* **WORK REQUIRED**
The entire listing is to be repeated verbatim.

* **SOURCE EXCERPT**
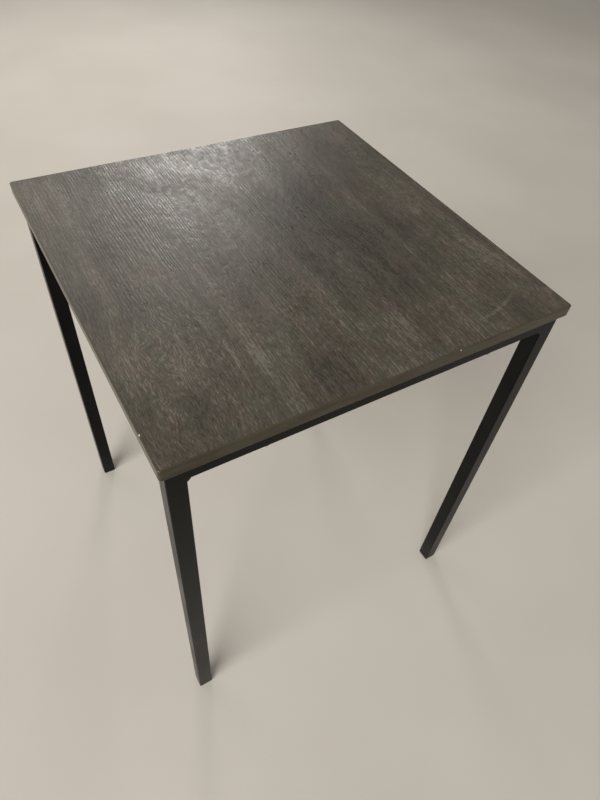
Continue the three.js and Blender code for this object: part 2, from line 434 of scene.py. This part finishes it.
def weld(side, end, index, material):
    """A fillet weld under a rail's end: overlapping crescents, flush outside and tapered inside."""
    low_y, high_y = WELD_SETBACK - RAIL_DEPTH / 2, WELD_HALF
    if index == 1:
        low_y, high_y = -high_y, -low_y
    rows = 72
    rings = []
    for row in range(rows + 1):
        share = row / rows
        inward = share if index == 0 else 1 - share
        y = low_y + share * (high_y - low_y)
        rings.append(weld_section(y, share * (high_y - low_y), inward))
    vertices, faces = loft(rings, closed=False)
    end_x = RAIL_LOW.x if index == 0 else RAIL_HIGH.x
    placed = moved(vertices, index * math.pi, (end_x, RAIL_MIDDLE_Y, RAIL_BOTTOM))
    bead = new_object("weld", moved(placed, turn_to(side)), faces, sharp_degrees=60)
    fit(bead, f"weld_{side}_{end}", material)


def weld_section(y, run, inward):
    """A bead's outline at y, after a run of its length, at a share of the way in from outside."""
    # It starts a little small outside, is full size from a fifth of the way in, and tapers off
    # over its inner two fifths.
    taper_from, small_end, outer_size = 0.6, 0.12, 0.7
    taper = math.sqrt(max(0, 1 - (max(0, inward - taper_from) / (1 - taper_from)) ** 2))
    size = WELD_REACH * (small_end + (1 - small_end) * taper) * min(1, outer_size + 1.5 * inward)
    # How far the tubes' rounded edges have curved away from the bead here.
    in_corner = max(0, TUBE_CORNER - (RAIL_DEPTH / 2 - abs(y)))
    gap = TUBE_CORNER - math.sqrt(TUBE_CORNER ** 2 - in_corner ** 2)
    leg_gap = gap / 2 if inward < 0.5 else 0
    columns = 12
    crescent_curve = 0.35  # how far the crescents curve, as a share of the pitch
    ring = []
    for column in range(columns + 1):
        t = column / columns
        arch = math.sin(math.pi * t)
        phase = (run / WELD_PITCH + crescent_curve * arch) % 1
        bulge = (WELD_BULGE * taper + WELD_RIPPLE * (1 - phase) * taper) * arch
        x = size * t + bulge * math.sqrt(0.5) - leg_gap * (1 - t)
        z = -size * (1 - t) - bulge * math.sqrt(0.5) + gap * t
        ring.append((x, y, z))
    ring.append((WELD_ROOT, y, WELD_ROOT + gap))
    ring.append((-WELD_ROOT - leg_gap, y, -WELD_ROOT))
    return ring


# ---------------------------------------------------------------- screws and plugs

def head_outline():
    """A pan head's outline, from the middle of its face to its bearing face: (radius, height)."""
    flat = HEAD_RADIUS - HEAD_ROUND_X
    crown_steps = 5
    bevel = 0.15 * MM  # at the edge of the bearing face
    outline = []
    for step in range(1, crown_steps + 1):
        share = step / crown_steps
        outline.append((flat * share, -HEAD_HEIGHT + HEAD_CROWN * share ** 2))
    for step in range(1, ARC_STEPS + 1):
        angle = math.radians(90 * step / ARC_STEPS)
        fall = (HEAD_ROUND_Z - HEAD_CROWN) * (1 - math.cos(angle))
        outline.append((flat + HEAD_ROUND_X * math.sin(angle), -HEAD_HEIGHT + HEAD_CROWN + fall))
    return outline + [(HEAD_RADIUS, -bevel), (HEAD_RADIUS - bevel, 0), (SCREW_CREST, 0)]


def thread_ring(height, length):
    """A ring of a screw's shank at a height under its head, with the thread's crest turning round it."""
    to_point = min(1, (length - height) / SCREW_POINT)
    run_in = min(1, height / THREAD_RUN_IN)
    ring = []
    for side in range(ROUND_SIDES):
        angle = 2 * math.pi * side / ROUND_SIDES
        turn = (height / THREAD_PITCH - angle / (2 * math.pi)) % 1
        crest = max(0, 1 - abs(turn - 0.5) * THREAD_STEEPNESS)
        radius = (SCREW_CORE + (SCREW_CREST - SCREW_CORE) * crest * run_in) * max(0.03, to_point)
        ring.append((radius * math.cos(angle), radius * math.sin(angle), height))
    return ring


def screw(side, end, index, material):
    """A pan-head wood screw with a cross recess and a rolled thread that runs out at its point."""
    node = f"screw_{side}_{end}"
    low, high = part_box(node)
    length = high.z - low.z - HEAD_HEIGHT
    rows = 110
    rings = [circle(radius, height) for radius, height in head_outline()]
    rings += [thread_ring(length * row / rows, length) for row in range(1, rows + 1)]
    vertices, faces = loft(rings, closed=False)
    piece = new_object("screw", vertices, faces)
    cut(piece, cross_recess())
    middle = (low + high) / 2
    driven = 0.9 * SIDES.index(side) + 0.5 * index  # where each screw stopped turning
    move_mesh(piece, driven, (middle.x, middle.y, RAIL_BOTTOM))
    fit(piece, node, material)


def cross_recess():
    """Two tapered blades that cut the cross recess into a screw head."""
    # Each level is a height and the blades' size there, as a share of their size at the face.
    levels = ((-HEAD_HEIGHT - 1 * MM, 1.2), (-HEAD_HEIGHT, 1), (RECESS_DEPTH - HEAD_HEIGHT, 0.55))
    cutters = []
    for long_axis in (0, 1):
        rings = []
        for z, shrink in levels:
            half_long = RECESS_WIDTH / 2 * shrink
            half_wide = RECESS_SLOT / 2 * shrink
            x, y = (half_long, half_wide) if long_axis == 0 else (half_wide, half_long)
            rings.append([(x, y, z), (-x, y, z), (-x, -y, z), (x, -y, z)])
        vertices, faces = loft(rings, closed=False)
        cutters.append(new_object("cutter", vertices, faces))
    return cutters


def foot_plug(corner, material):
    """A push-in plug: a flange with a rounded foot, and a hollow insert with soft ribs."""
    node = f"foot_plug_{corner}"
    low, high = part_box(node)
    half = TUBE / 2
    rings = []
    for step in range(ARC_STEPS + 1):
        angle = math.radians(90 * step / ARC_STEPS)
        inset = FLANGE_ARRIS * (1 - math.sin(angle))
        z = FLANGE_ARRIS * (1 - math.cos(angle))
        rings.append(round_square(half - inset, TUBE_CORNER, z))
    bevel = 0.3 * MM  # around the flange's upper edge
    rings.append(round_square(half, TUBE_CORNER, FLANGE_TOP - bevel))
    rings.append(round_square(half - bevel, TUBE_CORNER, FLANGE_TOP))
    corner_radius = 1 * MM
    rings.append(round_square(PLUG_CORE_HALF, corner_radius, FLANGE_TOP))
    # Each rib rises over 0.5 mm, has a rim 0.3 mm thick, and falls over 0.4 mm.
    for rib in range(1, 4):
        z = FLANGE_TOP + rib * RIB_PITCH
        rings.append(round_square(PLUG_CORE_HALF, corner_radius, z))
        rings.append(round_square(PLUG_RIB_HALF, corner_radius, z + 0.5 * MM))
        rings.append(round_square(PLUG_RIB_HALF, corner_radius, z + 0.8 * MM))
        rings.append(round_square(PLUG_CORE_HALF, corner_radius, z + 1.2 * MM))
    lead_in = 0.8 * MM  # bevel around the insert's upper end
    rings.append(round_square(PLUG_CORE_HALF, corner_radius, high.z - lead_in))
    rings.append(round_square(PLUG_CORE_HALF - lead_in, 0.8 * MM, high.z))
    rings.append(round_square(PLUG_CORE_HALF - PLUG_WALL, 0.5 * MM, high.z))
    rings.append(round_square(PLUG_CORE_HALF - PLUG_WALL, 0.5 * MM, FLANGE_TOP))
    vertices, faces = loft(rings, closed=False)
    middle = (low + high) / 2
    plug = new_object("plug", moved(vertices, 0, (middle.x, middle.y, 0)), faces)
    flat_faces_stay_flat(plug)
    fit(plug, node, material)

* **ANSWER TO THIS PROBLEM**
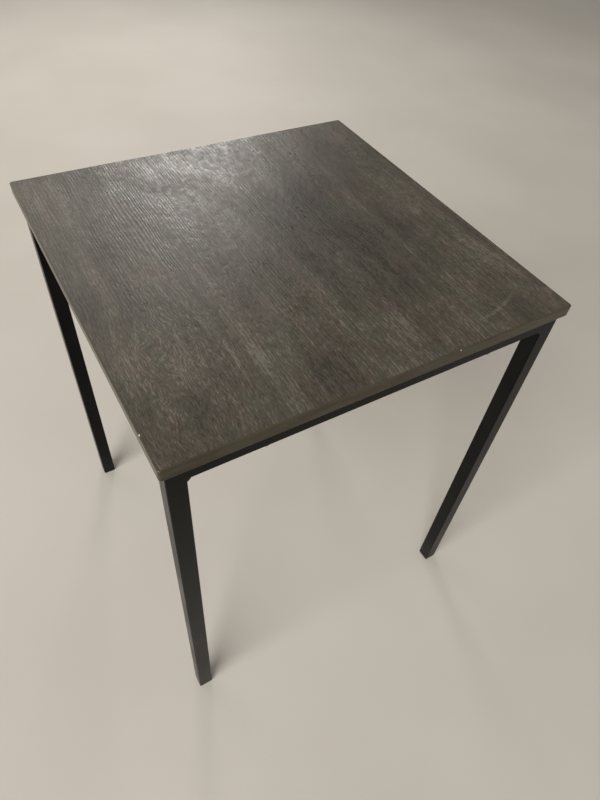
Continue the three.js and Blender code for this object: part 2, from line 434 of scene.py. This part finishes it.
def weld(side, end, index, material):
    """A fillet weld under a rail's end: overlapping crescents, flush outside and tapered inside."""
    low_y, high_y = WELD_SETBACK - RAIL_DEPTH / 2, WELD_HALF
    if index == 1:
        low_y, high_y = -high_y, -low_y
    rows = 72
    rings = []
    for row in range(rows + 1):
        share = row / rows
        inward = share if index == 0 else 1 - share
        y = low_y + share * (high_y - low_y)
        rings.append(weld_section(y, share * (high_y - low_y), inward))
    vertices, faces = loft(rings, closed=False)
    end_x = RAIL_LOW.x if index == 0 else RAIL_HIGH.x
    placed = moved(vertices, index * math.pi, (end_x, RAIL_MIDDLE_Y, RAIL_BOTTOM))
    bead = new_object("weld", moved(placed, turn_to(side)), faces, sharp_degrees=60)
    fit(bead, f"weld_{side}_{end}", material)


def weld_section(y, run, inward):
    """A bead's outline at y, after a run of its length, at a share of the way in from outside."""
    # It starts a little small outside, is full size from a fifth of the way in, and tapers off
    # over its inner two fifths.
    taper_from, small_end, outer_size = 0.6, 0.12, 0.7
    taper = math.sqrt(max(0, 1 - (max(0, inward - taper_from) / (1 - taper_from)) ** 2))
    size = WELD_REACH * (small_end + (1 - small_end) * taper) * min(1, outer_size + 1.5 * inward)
    # How far the tubes' rounded edges have curved away from the bead here.
    in_corner = max(0, TUBE_CORNER - (RAIL_DEPTH / 2 - abs(y)))
    gap = TUBE_CORNER - math.sqrt(TUBE_CORNER ** 2 - in_corner ** 2)
    leg_gap = gap / 2 if inward < 0.5 else 0
    columns = 12
    crescent_curve = 0.35  # how far the crescents curve, as a share of the pitch
    ring = []
    for column in range(columns + 1):
        t = column / columns
        arch = math.sin(math.pi * t)
        phase = (run / WELD_PITCH + crescent_curve * arch) % 1
        bulge = (WELD_BULGE * taper + WELD_RIPPLE * (1 - phase) * taper) * arch
        x = size * t + bulge * math.sqrt(0.5) - leg_gap * (1 - t)
        z = -size * (1 - t) - bulge * math.sqrt(0.5) + gap * t
        ring.append((x, y, z))
    ring.append((WELD_ROOT, y, WELD_ROOT + gap))
    ring.append((-WELD_ROOT - leg_gap, y, -WELD_ROOT))
    return ring


# ---------------------------------------------------------------- screws and plugs

def head_outline():
    """A pan head's outline, from the middle of its face to its bearing face: (radius, height)."""
    flat = HEAD_RADIUS - HEAD_ROUND_X
    crown_steps = 5
    bevel = 0.15 * MM  # at the edge of the bearing face
    outline = []
    for step in range(1, crown_steps + 1):
        share = step / crown_steps
        outline.append((flat * share, -HEAD_HEIGHT + HEAD_CROWN * share ** 2))
    for step in range(1, ARC_STEPS + 1):
        angle = math.radians(90 * step / ARC_STEPS)
        fall = (HEAD_ROUND_Z - HEAD_CROWN) * (1 - math.cos(angle))
        outline.append((flat + HEAD_ROUND_X * math.sin(angle), -HEAD_HEIGHT + HEAD_CROWN + fall))
    return outline + [(HEAD_RADIUS, -bevel), (HEAD_RADIUS - bevel, 0), (SCREW_CREST, 0)]


def thread_ring(height, length):
    """A ring of a screw's shank at a height under its head, with the thread's crest turning round it."""
    to_point = min(1, (length - height) / SCREW_POINT)
    run_in = min(1, height / THREAD_RUN_IN)
    ring = []
    for side in range(ROUND_SIDES):
        angle = 2 * math.pi * side / ROUND_SIDES
        turn = (height / THREAD_PITCH - angle / (2 * math.pi)) % 1
        crest = max(0, 1 - abs(turn - 0.5) * THREAD_STEEPNESS)
        radius = (SCREW_CORE + (SCREW_CREST - SCREW_CORE) * crest * run_in) * max(0.03, to_point)
        ring.append((radius * math.cos(angle), radius * math.sin(angle), height))
    return ring


def screw(side, end, index, material):
    """A pan-head wood screw with a cross recess and a rolled thread that runs out at its point."""
    node = f"screw_{side}_{end}"
    low, high = part_box(node)
    length = high.z - low.z - HEAD_HEIGHT
    rows = 110
    rings = [circle(radius, height) for radius, height in head_outline()]
    rings += [thread_ring(length * row / rows, length) for row in range(1, rows + 1)]
    vertices, faces = loft(rings, closed=False)
    piece = new_object("screw", vertices, faces)
    cut(piece, cross_recess())
    middle = (low + high) / 2
    driven = 0.9 * SIDES.index(side) + 0.5 * index  # where each screw stopped turning
    move_mesh(piece, driven, (middle.x, middle.y, RAIL_BOTTOM))
    fit(piece, node, material)


def cross_recess():
    """Two tapered blades that cut the cross recess into a screw head."""
    # Each level is a height and the blades' size there, as a share of their size at the face.
    levels = ((-HEAD_HEIGHT - 1 * MM, 1.2), (-HEAD_HEIGHT, 1), (RECESS_DEPTH - HEAD_HEIGHT, 0.55))
    cutters = []
    for long_axis in (0, 1):
        rings = []
        for z, shrink in levels:
            half_long = RECESS_WIDTH / 2 * shrink
            half_wide = RECESS_SLOT / 2 * shrink
            x, y = (half_long, half_wide) if long_axis == 0 else (half_wide, half_long)
            rings.append([(x, y, z), (-x, y, z), (-x, -y, z), (x, -y, z)])
        vertices, faces = loft(rings, closed=False)
        cutters.append(new_object("cutter", vertices, faces))
    return cutters


def foot_plug(corner, material):
    """A push-in plug: a flange with a rounded foot, and a hollow insert with soft ribs."""
    node = f"foot_plug_{corner}"
    low, high = part_box(node)
    half = TUBE / 2
    rings = []
    for step in range(ARC_STEPS + 1):
        angle = math.radians(90 * step / ARC_STEPS)
        inset = FLANGE_ARRIS * (1 - math.sin(angle))
        z = FLANGE_ARRIS * (1 - math.cos(angle))
        rings.append(round_square(half - inset, TUBE_CORNER, z))
    bevel = 0.3 * MM  # around the flange's upper edge
    rings.append(round_square(half, TUBE_CORNER, FLANGE_TOP - bevel))
    rings.append(round_square(half - bevel, TUBE_CORNER, FLANGE_TOP))
    corner_radius = 1 * MM
    rings.append(round_square(PLUG_CORE_HALF, corner_radius, FLANGE_TOP))
    # Each rib rises over 0.5 mm, has a rim 0.3 mm thick, and falls over 0.4 mm.
    for rib in range(1, 4):
        z = FLANGE_TOP + rib * RIB_PITCH
        rings.append(round_square(PLUG_CORE_HALF, corner_radius, z))
        rings.append(round_square(PLUG_RIB_HALF, corner_radius, z + 0.5 * MM))
        rings.append(round_square(PLUG_RIB_HALF, corner_radius, z + 0.8 * MM))
        rings.append(round_square(PLUG_CORE_HALF, corner_radius, z + 1.2 * MM))
    lead_in = 0.8 * MM  # bevel around the insert's upper end
    rings.append(round_square(PLUG_CORE_HALF, corner_radius, high.z - lead_in))
    rings.append(round_square(PLUG_CORE_HALF - lead_in, 0.8 * MM, high.z))
    rings.append(round_square(PLUG_CORE_HALF - PLUG_WALL, 0.5 * MM, high.z))
    rings.append(round_square(PLUG_CORE_HALF - PLUG_WALL, 0.5 * MM, FLANGE_TOP))
    vertices, faces = loft(rings, closed=False)
    middle = (low + high) / 2
    plug = new_object("plug", moved(vertices, 0, (middle.x, middle.y, 0)), faces)
    flat_faces_stay_flat(plug)
    fit(plug, node, material)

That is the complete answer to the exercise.